Antimicrobial resistance happens when germs like bacteria and fungi develop the ability to defeat the drugs designed to kill them. That means the germs are not killed and continue to grow. Resistant infections can be difficult, and sometimes impossible, to treat.

According to a latest investigation of a patient( by @maíracr), we can easily conclude that drug resistance is quite common today, and the situation is very urgent.
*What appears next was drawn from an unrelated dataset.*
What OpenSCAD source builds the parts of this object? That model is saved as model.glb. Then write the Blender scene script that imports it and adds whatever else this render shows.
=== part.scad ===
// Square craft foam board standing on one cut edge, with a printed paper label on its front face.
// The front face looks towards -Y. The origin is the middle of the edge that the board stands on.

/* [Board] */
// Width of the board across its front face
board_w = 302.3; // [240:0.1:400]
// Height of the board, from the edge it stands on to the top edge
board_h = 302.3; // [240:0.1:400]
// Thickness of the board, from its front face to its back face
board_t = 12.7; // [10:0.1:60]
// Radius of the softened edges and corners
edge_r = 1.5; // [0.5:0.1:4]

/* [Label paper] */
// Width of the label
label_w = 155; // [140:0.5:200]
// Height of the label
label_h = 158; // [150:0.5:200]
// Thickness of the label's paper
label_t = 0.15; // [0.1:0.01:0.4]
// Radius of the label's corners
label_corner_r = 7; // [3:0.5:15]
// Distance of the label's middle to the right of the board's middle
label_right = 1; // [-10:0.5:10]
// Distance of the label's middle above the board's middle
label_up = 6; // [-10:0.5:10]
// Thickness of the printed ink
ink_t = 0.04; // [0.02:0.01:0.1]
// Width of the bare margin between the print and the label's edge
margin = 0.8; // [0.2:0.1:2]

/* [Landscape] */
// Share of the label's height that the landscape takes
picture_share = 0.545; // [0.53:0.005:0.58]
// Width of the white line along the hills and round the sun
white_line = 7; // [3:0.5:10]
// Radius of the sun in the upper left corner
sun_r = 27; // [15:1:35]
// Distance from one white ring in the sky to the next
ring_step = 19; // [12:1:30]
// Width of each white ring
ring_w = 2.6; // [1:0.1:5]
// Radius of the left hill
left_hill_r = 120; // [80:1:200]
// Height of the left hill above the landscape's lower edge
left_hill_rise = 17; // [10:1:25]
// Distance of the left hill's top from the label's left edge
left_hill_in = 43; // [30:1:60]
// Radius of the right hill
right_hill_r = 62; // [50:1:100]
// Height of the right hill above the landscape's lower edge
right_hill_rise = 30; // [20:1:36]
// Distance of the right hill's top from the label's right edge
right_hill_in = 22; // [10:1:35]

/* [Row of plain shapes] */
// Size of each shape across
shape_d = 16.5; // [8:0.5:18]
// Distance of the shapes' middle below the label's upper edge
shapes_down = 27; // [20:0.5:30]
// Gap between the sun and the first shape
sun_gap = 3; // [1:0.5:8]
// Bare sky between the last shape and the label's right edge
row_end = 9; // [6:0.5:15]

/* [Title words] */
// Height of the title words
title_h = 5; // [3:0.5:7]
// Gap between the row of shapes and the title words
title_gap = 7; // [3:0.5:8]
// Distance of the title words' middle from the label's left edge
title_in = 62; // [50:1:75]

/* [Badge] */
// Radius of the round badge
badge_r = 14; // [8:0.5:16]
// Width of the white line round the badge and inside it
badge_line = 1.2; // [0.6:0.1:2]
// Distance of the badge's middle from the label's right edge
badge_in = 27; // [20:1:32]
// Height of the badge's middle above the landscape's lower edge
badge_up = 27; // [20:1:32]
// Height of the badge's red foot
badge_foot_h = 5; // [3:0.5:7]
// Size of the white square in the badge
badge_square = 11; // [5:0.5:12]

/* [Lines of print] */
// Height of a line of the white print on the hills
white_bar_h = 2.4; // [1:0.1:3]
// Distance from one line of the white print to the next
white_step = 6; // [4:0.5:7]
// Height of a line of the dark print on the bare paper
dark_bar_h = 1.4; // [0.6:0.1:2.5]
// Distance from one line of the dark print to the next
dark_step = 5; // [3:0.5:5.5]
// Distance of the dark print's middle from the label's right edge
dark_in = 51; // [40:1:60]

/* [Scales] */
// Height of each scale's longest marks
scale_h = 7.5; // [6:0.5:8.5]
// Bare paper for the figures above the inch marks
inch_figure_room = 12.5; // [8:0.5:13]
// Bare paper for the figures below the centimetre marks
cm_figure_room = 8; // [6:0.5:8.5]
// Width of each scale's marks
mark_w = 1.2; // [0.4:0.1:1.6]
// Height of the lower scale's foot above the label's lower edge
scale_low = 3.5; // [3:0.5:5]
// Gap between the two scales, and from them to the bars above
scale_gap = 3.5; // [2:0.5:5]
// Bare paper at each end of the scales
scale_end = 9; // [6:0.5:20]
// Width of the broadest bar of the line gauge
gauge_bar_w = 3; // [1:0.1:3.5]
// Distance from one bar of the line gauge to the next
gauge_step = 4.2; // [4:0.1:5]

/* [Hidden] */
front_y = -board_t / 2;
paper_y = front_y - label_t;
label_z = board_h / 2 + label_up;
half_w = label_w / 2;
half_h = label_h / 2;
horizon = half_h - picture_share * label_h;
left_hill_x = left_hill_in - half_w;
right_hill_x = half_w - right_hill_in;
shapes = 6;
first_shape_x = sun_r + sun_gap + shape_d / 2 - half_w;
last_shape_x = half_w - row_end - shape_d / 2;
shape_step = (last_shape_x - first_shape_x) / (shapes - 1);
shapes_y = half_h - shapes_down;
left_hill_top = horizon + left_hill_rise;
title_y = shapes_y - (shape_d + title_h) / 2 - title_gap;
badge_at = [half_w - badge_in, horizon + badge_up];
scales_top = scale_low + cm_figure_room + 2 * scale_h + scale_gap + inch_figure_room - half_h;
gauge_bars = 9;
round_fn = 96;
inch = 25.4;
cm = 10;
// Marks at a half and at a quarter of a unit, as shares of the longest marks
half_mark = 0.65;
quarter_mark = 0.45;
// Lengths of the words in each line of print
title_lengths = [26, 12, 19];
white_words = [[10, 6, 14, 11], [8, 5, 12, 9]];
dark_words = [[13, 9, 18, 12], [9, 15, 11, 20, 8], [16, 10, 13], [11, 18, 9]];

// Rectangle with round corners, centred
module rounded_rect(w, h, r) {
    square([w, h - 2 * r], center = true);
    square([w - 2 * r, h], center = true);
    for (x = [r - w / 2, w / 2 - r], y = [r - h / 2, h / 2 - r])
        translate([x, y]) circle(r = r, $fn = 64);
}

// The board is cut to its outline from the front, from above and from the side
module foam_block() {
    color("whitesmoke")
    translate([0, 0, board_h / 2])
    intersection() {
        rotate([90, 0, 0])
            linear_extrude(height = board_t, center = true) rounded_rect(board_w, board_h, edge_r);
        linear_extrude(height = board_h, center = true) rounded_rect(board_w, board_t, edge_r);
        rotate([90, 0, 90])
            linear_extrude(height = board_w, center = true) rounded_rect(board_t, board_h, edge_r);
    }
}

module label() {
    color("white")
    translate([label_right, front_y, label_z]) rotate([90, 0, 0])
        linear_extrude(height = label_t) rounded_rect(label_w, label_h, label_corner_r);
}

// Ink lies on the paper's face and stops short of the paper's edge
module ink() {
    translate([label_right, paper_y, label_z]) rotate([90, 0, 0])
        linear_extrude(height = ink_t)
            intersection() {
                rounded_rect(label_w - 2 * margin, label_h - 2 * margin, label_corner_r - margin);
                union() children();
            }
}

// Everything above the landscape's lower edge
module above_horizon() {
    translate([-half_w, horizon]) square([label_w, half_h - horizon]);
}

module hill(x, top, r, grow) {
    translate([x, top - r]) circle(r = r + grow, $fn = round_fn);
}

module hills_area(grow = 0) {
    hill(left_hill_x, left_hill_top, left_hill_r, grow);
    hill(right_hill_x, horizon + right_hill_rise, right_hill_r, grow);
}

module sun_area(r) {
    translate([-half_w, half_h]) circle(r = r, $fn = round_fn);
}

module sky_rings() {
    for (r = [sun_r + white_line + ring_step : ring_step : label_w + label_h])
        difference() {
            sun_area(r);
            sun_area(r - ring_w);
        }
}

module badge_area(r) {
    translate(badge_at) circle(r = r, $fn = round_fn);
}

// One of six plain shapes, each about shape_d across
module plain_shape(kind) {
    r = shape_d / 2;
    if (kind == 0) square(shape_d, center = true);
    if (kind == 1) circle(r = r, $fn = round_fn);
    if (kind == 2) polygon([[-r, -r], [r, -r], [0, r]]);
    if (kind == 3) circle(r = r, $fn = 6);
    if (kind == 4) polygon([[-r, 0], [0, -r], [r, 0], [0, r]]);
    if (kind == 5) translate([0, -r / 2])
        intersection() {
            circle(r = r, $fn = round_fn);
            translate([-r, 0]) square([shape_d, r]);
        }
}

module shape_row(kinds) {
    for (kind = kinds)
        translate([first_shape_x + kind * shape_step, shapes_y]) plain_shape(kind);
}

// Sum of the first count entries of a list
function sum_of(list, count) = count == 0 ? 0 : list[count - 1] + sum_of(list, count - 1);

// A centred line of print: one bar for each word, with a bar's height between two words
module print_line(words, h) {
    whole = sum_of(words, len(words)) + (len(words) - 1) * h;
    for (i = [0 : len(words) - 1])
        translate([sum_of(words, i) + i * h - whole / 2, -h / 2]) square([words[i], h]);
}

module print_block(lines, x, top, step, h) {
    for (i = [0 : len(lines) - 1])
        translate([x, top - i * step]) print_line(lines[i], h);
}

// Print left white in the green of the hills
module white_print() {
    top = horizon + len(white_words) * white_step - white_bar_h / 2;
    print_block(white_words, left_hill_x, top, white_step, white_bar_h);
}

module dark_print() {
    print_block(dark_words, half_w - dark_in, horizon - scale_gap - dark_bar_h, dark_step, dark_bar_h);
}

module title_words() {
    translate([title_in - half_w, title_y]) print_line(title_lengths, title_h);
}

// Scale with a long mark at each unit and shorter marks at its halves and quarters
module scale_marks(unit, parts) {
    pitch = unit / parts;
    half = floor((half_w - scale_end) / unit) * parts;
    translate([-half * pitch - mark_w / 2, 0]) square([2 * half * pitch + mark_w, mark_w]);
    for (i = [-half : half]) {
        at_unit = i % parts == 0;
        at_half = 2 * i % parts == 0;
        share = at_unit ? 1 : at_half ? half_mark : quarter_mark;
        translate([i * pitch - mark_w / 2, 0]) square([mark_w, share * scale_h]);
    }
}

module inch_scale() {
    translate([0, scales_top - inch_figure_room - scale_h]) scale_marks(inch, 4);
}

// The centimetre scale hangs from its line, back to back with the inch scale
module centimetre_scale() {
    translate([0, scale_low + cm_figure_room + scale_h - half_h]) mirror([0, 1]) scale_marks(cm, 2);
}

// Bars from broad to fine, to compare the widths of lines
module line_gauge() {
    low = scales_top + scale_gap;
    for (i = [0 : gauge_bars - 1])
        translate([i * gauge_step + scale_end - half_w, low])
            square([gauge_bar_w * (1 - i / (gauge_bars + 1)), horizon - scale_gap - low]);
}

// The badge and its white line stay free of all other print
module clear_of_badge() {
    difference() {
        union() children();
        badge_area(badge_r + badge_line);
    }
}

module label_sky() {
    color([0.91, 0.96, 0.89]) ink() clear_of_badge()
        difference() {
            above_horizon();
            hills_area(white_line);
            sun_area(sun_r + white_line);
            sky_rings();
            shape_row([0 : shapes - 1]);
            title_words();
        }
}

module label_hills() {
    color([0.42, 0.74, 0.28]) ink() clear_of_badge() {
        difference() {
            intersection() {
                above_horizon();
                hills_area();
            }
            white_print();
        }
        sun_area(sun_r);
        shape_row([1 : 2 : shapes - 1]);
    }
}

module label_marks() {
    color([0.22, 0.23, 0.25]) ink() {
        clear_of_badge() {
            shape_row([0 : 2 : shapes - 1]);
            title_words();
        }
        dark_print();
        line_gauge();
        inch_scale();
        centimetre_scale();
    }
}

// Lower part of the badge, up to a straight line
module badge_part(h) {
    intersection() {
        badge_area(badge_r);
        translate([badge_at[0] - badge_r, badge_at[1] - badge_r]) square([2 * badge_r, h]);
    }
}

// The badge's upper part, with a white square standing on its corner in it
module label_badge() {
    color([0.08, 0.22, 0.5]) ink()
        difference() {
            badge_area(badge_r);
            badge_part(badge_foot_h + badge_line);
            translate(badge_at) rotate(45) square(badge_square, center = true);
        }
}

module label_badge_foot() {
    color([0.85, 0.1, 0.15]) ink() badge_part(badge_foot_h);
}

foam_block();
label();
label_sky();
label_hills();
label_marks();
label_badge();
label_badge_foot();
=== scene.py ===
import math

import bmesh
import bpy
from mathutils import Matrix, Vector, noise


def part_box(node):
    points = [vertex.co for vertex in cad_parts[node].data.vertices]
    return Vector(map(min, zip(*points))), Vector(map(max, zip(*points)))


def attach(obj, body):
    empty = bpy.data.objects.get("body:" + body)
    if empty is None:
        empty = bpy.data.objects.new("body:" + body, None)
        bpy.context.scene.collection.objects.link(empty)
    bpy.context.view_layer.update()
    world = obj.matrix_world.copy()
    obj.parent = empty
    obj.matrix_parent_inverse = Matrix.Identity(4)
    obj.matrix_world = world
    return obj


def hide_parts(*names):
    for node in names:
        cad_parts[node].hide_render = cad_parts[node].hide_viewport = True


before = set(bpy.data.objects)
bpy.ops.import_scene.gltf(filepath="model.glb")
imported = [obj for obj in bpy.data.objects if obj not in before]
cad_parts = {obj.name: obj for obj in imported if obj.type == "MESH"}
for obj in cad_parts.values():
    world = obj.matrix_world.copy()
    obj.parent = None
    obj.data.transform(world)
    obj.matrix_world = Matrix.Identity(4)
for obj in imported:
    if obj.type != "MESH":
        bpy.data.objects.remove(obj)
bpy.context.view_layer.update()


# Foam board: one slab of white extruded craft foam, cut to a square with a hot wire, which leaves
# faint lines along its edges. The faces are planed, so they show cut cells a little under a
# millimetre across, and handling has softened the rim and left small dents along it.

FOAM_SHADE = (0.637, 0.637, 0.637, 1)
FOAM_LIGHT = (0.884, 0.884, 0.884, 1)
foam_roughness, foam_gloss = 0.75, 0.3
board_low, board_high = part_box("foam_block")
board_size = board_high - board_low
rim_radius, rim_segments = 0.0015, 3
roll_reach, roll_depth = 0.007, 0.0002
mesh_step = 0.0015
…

In the list, we find that most the common-used drugs are being resistant, which is quite surprising to me.

Here are the drugs,

  • Sulfamethazone Trimthoprim
  • Ampicillin
  • Cefotaximo
  • Amoxicillin & Clavulanic Acid
  • Ampicillin & Sulbactum
  • Amoxicillin
  • Tetracycline
  • Oxacilin
  • Ceftriaxone
  • Amikacin
  • Doxycycline
  • Tigecycline
  • Ertapenem
  • Gentamicin
  • Imipenem
  • Meropenem
  • Nitrofurantion
  • Cefepime
  • Ciprofloxacin
  • Norfloxacin
  • Levofloxacin
  • Colistin
  • Cefoxiti
  • Piperacillin

I have also highlighted the drugs that we test in milk to ensure their residual level is below the Maximum Residue Level/Limit.

So, finally, if antibiotics and antifungals lose their effectiveness, then we lose the ability to treat infections and control these public health threats.